**Problem statement**
Exactly the lines between the line containing "extrude(amount=2 * rocker_half_width)" and the line containing "before = set(bpy.data.objects)", together with those two lines, are to be output.
━━ Data in this exercise
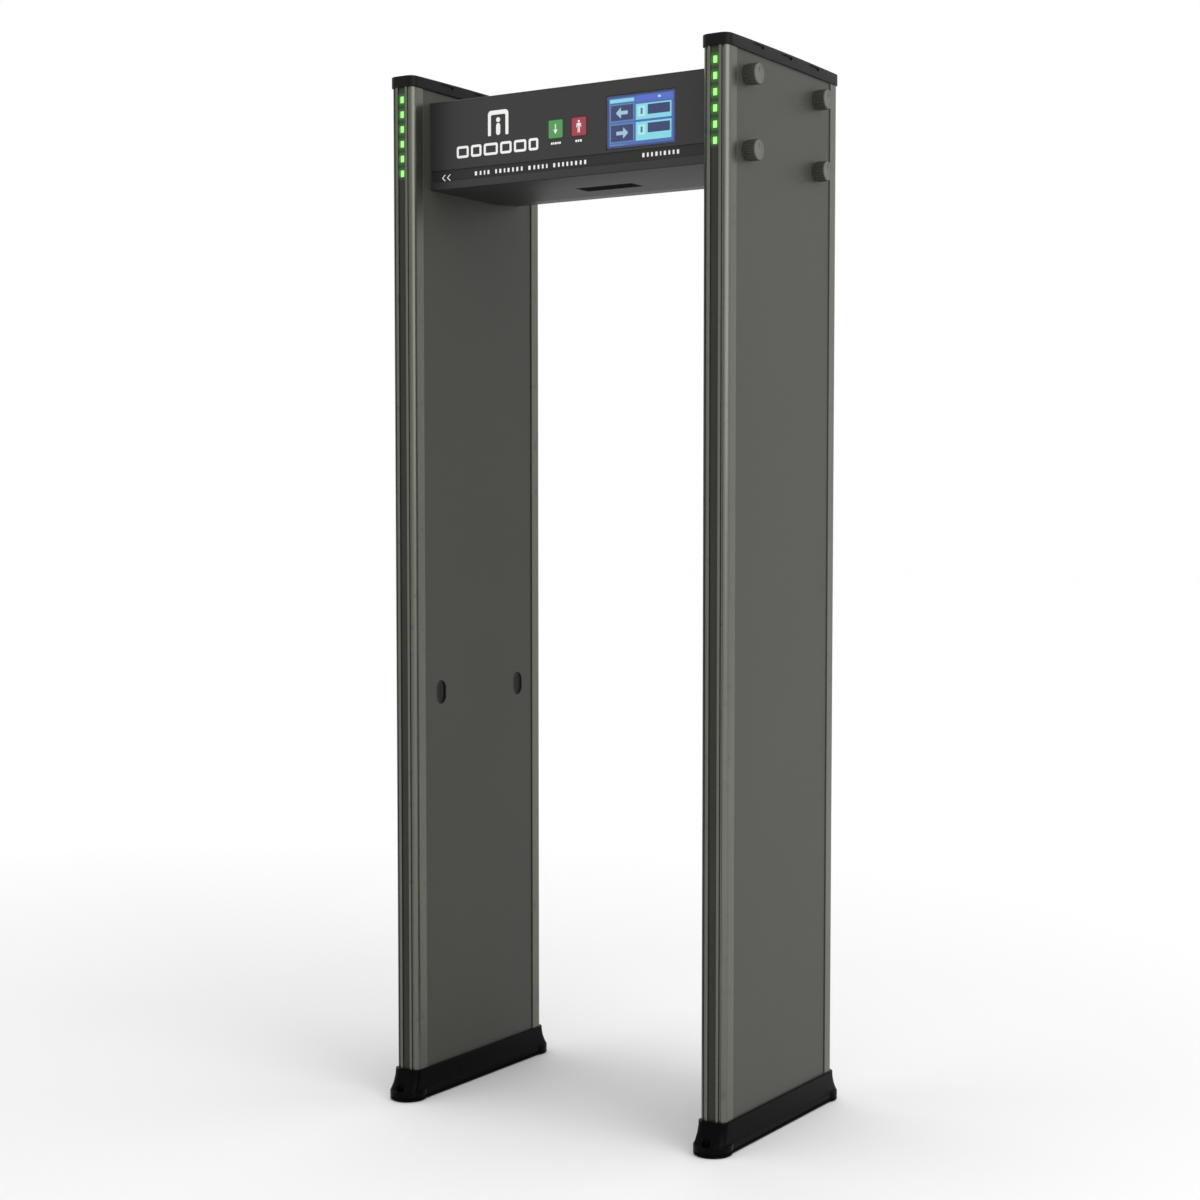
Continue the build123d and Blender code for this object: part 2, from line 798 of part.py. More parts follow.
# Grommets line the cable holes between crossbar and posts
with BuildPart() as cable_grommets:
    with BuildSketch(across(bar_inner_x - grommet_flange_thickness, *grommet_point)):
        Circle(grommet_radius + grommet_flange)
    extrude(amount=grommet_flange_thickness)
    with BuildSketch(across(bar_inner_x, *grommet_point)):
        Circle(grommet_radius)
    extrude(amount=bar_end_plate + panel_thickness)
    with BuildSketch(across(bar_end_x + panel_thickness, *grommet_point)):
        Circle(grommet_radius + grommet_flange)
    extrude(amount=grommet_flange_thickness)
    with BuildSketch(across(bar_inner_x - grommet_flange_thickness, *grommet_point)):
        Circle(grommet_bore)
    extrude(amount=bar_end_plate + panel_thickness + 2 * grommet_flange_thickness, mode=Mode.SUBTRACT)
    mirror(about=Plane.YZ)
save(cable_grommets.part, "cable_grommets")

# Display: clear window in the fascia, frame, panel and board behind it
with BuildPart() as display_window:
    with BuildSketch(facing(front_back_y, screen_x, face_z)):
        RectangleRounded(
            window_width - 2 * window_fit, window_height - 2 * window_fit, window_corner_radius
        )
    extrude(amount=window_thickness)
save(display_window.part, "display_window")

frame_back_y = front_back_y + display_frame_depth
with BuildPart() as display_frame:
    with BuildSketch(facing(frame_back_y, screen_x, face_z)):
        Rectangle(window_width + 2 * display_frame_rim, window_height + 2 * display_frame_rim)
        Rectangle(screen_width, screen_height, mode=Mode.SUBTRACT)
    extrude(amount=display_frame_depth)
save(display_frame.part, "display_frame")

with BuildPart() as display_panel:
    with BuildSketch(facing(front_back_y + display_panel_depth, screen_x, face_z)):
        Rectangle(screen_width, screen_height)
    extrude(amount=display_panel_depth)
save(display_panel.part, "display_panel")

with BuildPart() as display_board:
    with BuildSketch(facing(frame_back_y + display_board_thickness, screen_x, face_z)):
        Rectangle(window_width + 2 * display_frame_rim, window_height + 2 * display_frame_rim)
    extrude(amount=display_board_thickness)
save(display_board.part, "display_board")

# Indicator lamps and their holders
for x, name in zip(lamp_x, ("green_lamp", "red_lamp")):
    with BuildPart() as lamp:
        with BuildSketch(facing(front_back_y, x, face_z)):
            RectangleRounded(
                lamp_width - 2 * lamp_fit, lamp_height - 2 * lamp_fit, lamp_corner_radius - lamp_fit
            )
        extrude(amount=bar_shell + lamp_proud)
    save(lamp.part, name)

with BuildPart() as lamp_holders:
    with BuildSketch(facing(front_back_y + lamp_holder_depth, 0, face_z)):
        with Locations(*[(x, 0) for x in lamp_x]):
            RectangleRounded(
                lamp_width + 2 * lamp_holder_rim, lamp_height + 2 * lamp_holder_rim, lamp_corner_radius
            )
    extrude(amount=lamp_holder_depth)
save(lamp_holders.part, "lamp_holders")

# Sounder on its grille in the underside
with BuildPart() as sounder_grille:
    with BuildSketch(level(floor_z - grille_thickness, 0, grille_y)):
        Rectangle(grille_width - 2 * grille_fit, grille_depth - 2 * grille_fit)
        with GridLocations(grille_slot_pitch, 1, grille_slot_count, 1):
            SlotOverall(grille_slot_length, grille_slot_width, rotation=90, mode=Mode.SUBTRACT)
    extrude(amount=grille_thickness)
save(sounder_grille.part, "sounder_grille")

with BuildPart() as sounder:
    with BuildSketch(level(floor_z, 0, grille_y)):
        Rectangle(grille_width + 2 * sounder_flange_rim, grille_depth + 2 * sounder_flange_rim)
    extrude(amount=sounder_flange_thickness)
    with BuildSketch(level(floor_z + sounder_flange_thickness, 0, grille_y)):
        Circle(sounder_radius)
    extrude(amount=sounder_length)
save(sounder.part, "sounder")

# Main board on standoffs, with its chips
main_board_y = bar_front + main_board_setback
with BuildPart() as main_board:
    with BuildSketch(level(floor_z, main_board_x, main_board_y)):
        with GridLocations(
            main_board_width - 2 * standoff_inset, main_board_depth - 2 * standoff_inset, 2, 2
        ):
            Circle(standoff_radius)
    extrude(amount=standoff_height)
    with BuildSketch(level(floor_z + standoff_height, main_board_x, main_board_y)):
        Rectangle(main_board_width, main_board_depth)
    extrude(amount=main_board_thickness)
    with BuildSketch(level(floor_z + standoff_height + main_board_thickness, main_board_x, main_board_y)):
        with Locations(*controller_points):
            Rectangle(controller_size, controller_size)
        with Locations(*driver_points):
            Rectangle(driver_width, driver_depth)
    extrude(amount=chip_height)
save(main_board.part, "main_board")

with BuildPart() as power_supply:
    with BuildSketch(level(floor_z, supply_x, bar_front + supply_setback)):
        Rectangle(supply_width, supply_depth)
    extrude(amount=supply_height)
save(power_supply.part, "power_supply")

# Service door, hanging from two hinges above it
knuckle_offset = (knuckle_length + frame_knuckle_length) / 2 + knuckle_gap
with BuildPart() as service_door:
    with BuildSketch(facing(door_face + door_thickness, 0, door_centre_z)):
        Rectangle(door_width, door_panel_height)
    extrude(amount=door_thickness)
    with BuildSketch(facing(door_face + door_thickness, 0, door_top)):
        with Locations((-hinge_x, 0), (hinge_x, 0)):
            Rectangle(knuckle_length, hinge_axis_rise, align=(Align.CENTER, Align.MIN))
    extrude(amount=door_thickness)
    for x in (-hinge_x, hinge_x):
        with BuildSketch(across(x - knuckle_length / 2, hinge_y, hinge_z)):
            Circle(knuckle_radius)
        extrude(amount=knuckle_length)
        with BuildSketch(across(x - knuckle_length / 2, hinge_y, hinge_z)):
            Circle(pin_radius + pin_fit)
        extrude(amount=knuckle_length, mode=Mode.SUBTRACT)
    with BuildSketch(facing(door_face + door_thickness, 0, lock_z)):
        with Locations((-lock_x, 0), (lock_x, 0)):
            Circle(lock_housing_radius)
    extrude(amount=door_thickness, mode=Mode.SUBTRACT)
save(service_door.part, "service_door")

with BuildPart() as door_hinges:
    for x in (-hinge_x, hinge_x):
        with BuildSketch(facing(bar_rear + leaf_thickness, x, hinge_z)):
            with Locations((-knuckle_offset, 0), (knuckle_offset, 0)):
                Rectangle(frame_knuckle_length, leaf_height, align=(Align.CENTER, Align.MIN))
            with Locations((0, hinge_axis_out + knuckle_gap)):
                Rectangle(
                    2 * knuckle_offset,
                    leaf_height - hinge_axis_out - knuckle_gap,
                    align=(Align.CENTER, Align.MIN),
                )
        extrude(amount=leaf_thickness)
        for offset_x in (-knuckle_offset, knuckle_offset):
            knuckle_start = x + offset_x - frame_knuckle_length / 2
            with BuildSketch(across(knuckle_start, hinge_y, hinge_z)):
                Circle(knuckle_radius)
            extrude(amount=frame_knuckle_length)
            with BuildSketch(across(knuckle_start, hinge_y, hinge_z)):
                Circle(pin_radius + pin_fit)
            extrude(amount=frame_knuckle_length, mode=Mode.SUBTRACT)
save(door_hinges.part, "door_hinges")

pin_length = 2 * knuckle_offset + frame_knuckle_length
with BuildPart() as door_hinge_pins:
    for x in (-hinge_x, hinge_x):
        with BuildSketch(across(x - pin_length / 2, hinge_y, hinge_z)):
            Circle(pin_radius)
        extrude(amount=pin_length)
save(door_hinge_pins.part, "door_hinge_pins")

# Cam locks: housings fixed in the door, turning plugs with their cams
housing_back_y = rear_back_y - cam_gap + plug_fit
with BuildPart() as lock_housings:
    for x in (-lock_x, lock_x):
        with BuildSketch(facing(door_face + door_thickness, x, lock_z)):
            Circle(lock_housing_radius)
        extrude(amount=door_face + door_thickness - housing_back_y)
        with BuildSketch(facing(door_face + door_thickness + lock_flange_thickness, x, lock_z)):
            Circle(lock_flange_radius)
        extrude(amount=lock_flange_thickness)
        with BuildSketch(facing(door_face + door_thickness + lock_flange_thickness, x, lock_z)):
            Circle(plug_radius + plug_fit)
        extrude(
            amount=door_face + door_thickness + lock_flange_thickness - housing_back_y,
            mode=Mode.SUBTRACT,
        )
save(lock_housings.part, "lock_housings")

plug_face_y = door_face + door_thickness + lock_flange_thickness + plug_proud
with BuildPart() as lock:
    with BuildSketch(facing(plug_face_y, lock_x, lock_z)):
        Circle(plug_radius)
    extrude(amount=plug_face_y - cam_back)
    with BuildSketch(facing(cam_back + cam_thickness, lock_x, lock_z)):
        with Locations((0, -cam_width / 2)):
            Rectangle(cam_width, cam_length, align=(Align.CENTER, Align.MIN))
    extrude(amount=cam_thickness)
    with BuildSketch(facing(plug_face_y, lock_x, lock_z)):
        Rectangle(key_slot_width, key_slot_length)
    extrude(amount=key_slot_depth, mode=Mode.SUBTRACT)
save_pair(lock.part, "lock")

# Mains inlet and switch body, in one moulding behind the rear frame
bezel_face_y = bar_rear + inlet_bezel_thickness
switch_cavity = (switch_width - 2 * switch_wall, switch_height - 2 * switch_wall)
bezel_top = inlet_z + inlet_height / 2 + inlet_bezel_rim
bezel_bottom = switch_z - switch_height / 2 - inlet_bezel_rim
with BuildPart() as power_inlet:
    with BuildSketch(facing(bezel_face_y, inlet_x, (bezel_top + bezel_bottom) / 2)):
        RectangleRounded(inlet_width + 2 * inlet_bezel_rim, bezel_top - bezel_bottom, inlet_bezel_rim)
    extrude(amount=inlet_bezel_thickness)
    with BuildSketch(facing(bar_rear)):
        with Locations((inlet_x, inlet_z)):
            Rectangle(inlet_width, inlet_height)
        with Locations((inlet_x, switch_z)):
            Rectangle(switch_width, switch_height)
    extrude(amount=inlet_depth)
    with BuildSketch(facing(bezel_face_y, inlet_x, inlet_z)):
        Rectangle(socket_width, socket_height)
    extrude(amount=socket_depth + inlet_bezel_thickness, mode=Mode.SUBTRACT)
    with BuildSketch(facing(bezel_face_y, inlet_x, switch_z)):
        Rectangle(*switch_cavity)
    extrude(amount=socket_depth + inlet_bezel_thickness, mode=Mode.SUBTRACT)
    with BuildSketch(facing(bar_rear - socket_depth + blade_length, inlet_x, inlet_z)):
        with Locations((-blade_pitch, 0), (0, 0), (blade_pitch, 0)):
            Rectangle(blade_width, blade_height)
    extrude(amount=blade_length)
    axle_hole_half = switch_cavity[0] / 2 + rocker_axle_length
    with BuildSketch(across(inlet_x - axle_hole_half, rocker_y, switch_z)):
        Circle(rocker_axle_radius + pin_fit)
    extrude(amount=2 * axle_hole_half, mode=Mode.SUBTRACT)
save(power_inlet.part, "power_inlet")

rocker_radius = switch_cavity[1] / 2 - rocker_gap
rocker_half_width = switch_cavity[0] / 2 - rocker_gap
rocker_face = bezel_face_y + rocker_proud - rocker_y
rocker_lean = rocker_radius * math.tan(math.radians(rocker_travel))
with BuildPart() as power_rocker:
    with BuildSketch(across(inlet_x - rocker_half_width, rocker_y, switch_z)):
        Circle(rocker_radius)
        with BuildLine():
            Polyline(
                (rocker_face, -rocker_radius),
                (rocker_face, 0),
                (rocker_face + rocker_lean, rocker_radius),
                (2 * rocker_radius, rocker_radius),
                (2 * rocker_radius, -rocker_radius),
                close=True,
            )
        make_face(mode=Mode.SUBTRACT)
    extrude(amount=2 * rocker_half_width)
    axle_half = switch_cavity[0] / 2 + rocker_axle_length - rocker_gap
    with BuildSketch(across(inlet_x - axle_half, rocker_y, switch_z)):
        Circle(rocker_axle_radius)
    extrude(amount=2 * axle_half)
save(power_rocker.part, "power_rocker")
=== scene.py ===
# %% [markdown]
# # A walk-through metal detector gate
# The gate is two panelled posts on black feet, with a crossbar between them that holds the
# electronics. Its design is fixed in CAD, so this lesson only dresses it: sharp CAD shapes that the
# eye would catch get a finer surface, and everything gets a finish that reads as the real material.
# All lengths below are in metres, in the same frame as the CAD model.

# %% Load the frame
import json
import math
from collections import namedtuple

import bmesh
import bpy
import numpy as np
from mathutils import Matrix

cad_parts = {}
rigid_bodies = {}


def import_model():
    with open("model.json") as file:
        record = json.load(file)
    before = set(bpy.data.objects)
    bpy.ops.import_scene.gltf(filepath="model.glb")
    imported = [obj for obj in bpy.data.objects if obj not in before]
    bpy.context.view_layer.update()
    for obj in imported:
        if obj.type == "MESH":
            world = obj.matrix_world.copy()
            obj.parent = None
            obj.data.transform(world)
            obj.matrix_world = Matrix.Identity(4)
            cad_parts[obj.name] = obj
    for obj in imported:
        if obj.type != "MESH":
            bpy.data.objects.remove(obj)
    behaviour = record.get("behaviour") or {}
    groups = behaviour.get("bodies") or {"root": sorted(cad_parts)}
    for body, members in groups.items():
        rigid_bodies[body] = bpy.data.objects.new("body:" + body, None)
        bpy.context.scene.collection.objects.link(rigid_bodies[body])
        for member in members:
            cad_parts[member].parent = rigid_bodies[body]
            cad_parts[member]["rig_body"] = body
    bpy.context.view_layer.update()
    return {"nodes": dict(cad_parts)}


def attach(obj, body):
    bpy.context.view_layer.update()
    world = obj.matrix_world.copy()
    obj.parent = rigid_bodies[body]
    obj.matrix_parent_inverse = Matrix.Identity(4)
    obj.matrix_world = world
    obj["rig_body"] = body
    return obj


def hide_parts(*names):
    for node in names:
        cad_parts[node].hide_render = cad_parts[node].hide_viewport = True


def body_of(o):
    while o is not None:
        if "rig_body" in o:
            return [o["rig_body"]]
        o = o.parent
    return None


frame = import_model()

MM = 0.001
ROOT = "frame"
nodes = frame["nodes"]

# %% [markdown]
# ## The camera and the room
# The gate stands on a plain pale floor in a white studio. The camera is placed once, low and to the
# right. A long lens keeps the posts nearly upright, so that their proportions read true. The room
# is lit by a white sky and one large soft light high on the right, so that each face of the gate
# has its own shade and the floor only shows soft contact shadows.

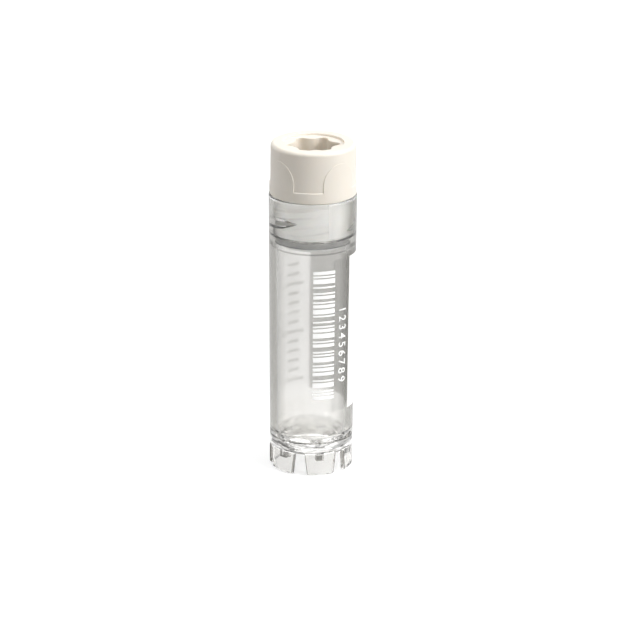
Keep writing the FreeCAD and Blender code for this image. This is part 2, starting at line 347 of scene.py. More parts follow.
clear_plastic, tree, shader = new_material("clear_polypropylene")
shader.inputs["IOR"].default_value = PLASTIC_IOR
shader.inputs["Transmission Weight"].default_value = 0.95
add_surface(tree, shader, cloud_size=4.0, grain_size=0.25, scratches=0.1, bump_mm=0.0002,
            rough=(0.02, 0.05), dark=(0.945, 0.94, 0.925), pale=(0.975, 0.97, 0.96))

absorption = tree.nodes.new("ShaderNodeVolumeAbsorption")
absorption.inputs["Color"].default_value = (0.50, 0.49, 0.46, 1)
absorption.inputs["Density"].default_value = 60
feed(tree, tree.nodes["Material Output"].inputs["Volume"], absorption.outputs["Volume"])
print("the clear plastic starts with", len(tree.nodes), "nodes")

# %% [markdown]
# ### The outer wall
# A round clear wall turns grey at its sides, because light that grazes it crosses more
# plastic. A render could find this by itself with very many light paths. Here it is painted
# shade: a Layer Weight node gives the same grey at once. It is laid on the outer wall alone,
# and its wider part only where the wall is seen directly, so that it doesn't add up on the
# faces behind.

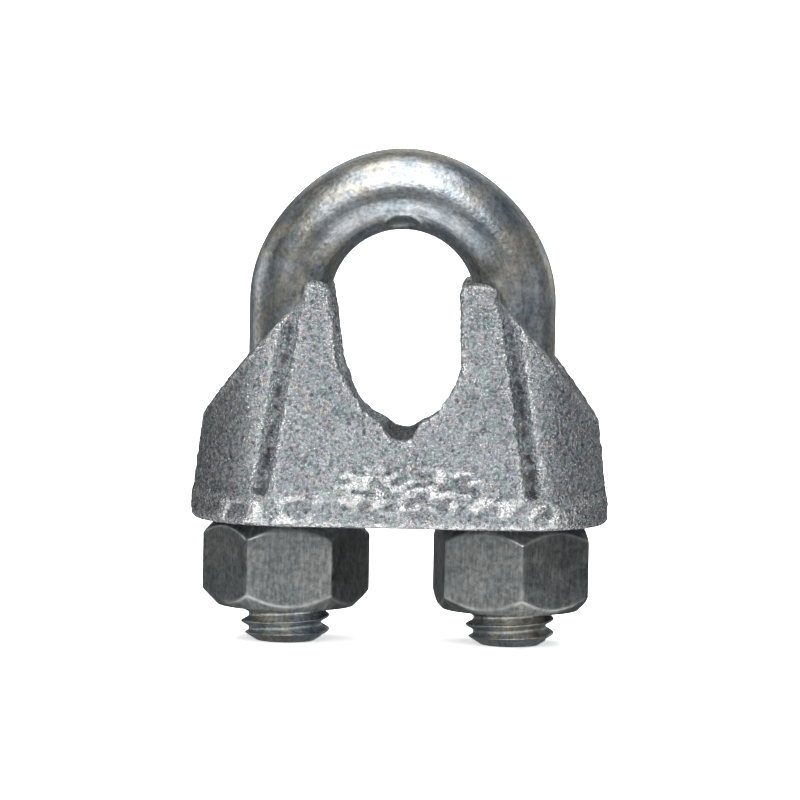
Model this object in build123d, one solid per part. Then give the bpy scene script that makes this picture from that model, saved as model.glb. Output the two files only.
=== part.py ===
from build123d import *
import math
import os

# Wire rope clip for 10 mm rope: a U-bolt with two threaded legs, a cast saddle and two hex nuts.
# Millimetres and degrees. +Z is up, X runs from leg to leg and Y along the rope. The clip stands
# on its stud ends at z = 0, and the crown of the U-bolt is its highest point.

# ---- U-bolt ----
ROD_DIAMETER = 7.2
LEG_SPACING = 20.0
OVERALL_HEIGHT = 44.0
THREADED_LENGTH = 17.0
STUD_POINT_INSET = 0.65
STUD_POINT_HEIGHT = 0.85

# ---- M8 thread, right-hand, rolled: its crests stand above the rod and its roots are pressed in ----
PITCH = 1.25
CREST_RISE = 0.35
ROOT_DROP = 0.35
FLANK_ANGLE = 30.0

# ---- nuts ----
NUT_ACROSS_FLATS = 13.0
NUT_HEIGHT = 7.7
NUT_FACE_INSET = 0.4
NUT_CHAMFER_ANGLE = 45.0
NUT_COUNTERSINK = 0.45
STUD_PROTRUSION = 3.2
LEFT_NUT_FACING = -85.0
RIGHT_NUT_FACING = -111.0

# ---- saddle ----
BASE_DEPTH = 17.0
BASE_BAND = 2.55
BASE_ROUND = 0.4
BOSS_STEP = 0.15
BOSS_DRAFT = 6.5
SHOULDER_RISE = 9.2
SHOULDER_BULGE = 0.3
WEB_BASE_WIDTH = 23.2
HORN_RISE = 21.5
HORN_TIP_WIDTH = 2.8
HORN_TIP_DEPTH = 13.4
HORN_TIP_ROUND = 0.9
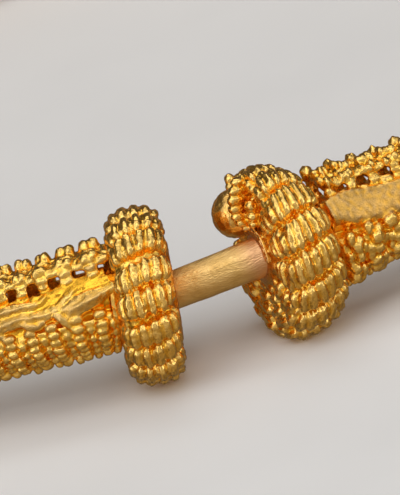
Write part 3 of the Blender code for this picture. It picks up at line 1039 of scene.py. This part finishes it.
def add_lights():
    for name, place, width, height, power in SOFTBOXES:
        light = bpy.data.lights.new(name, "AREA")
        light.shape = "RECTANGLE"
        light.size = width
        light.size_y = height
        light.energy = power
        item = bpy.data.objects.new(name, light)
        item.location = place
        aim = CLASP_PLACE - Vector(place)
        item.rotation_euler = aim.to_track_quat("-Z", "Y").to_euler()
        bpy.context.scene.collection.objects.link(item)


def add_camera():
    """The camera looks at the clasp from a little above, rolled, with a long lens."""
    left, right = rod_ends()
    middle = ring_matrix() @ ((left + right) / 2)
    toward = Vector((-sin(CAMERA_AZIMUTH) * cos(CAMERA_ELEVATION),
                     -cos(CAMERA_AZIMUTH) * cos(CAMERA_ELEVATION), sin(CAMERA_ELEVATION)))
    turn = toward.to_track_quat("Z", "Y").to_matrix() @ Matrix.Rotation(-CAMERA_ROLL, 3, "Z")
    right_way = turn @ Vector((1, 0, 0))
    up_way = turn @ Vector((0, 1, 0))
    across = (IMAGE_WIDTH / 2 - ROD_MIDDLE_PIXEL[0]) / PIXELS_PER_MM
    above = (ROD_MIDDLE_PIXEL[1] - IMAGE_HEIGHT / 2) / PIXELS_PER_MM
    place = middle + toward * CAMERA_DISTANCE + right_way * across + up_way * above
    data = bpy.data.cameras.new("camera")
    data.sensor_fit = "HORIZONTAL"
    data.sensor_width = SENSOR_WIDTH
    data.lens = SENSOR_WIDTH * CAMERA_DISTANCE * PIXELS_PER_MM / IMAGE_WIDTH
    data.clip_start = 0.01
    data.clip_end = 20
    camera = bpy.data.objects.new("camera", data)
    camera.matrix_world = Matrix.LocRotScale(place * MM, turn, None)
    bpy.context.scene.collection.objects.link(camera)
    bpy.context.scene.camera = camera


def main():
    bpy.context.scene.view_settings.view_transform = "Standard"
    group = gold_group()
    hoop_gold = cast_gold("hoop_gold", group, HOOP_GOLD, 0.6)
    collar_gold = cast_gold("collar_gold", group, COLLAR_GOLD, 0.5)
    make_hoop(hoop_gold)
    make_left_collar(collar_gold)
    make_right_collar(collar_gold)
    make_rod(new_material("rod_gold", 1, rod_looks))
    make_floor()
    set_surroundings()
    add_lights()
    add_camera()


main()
━━━━
**Output below**
    extrude(amount=2 * rocker_half_width)
    axle_half = switch_cavity[0] / 2 + rocker_axle_length - rocker_gap
    with BuildSketch(across(inlet_x - axle_half, rocker_y, switch_z)):
        Circle(rocker_axle_radius)
    extrude(amount=2 * axle_half)
save(power_rocker.part, "power_rocker")
=== scene.py ===
# %% [markdown]
# # A walk-through metal detector gate
# The gate is two panelled posts on black feet, with a crossbar between them that holds the
# electronics. Its design is fixed in CAD, so this lesson only dresses it: sharp CAD shapes that the
# eye would catch get a finer surface, and everything gets a finish that reads as the real material.
# All lengths below are in metres, in the same frame as the CAD model.

# %% Load the frame
import json
import math
from collections import namedtuple

import bmesh
import bpy
import numpy as np
from mathutils import Matrix

cad_parts = {}
rigid_bodies = {}


def import_model():
    with open("model.json") as file:
        record = json.load(file)
    before = set(bpy.data.objects)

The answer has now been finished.